13. Accordingly, the impugned notifications in these writ petitions are quashed. It is, however, made clear that this order does not preclude the Government or the appropriate authority, as the case may be, from issuing notifications afresh for acquiring the lands concerned herein, according to law.

14. It is brought to my notice by the learned counsel for the respondents in W. P. No. 2715/79 that a reference under Section 18 has also been made to the Civil Court at the request of the claimants. But that, in my opinion, cannot stand in the way of granting the relief to them in the writ petition, because if the very notification is bad, all subsequent proceedings also fall to ground and become unnecessary. I am not persuaded to hold that because the petitioners have asked for a reference under Section 18 of the Act, they are precluded from challenging the validity of the notification.
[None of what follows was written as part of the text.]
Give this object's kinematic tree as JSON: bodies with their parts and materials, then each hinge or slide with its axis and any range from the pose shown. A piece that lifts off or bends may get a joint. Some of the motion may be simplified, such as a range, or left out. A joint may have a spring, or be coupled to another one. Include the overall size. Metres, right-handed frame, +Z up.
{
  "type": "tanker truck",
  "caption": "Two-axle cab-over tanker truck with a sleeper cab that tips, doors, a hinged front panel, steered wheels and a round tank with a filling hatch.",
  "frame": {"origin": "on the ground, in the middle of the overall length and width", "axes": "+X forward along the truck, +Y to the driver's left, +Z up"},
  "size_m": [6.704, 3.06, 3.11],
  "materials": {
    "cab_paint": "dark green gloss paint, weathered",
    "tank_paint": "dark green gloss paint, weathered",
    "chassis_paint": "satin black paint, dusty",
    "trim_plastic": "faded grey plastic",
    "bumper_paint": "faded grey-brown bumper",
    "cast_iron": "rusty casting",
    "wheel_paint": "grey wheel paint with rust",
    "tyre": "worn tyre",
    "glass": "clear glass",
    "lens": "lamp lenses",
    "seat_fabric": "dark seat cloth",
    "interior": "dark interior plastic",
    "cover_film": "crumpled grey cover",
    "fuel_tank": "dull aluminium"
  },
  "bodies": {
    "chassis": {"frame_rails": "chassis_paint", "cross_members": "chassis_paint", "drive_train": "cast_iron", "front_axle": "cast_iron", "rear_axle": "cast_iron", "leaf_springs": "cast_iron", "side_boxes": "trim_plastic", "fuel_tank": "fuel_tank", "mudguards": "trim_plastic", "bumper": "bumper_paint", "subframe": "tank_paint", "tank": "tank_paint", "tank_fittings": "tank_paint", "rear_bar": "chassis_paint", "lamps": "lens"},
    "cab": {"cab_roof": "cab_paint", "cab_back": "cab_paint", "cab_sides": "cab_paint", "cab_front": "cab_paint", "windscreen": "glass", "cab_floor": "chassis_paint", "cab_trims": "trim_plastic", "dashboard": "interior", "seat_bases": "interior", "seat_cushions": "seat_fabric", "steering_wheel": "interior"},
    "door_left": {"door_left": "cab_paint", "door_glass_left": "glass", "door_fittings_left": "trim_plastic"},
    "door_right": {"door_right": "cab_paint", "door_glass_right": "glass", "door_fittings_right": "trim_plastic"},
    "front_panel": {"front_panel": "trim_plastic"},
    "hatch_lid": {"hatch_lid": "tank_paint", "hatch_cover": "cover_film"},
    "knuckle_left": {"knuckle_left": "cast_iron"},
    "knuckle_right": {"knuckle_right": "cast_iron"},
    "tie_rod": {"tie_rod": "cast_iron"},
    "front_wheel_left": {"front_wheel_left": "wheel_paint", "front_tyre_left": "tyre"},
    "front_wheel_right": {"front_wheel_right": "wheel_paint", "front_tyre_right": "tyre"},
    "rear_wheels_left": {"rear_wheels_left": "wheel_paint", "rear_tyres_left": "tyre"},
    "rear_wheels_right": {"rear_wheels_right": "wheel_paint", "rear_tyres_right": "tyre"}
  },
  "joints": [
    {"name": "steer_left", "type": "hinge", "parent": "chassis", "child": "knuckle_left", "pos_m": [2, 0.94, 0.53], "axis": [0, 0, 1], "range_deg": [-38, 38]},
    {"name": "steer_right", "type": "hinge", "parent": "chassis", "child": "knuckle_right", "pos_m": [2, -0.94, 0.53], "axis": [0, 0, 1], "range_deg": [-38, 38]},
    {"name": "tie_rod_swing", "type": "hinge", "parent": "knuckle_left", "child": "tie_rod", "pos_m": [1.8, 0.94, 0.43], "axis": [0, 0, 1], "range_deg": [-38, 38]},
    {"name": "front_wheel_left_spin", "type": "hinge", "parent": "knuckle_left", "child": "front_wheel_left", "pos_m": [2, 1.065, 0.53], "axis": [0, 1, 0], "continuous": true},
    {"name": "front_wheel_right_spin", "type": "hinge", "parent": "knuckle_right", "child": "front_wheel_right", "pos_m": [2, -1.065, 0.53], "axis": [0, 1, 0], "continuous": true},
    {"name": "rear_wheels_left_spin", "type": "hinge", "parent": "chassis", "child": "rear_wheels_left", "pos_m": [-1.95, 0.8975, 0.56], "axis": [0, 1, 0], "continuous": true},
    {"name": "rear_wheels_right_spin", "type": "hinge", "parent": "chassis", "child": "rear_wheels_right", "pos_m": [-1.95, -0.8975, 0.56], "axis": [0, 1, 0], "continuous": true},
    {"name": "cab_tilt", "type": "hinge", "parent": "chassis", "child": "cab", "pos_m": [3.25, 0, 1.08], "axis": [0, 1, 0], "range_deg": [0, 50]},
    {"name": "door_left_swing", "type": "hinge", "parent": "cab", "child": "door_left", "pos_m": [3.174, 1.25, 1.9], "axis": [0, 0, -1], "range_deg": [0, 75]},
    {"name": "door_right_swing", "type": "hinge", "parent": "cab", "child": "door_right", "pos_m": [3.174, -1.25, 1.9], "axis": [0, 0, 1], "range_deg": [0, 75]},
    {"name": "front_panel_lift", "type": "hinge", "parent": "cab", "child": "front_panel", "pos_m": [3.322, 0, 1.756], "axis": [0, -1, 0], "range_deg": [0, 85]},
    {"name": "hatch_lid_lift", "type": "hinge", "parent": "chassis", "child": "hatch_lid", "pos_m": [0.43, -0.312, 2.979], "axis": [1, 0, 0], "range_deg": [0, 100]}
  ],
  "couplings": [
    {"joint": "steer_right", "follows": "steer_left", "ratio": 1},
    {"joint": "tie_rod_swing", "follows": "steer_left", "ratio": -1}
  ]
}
Similarly, the fact that the petitioners in W. P. No. 5563 of 1979 have purchased the land concerned therein in Dec., 1978, long after the issuance of the notification under Section 4(1) of the Act, cannot be a factor disentitling them from the relief herein. There is no provision in the Land Acquisition Act which prohibits the alienation of a land after the issuance of the notification under Section 4(1).
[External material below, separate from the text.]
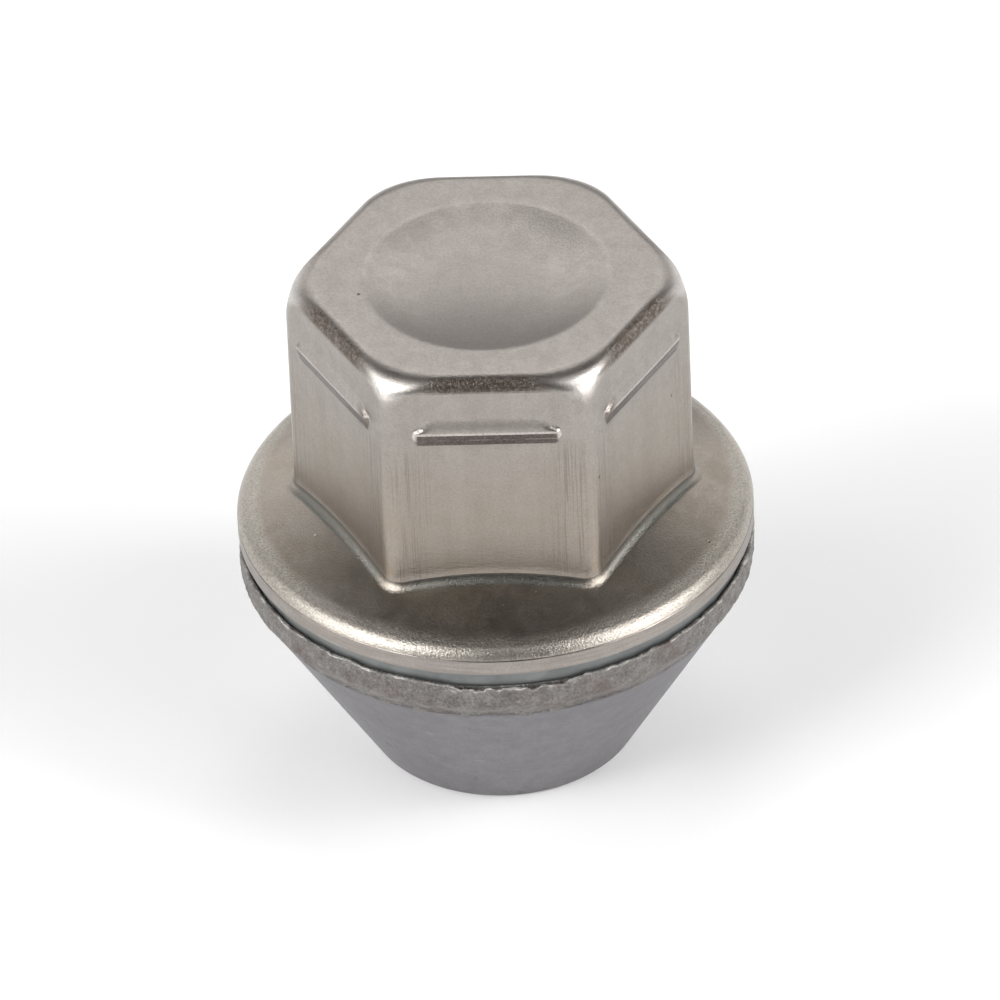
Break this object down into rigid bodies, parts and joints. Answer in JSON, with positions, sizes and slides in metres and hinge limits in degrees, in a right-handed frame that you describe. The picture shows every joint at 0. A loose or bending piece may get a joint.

The purchaser merely stops into the shoes of the vendor, and would be entitled to urge all such contentions as were open to the vendor. The position would have been different if there was a statutory prohibition of alienation, after the issuance of the notification. But, in the absence of any such provision, I do not see any reason to deprive the successors-in-interest of the right to urge all the contentions which were available to, and open to their predecessors-in-interest.

15. The writ petitions are, accordingly, allowed with costs. Advocate's fee : Rs. 150/-in each.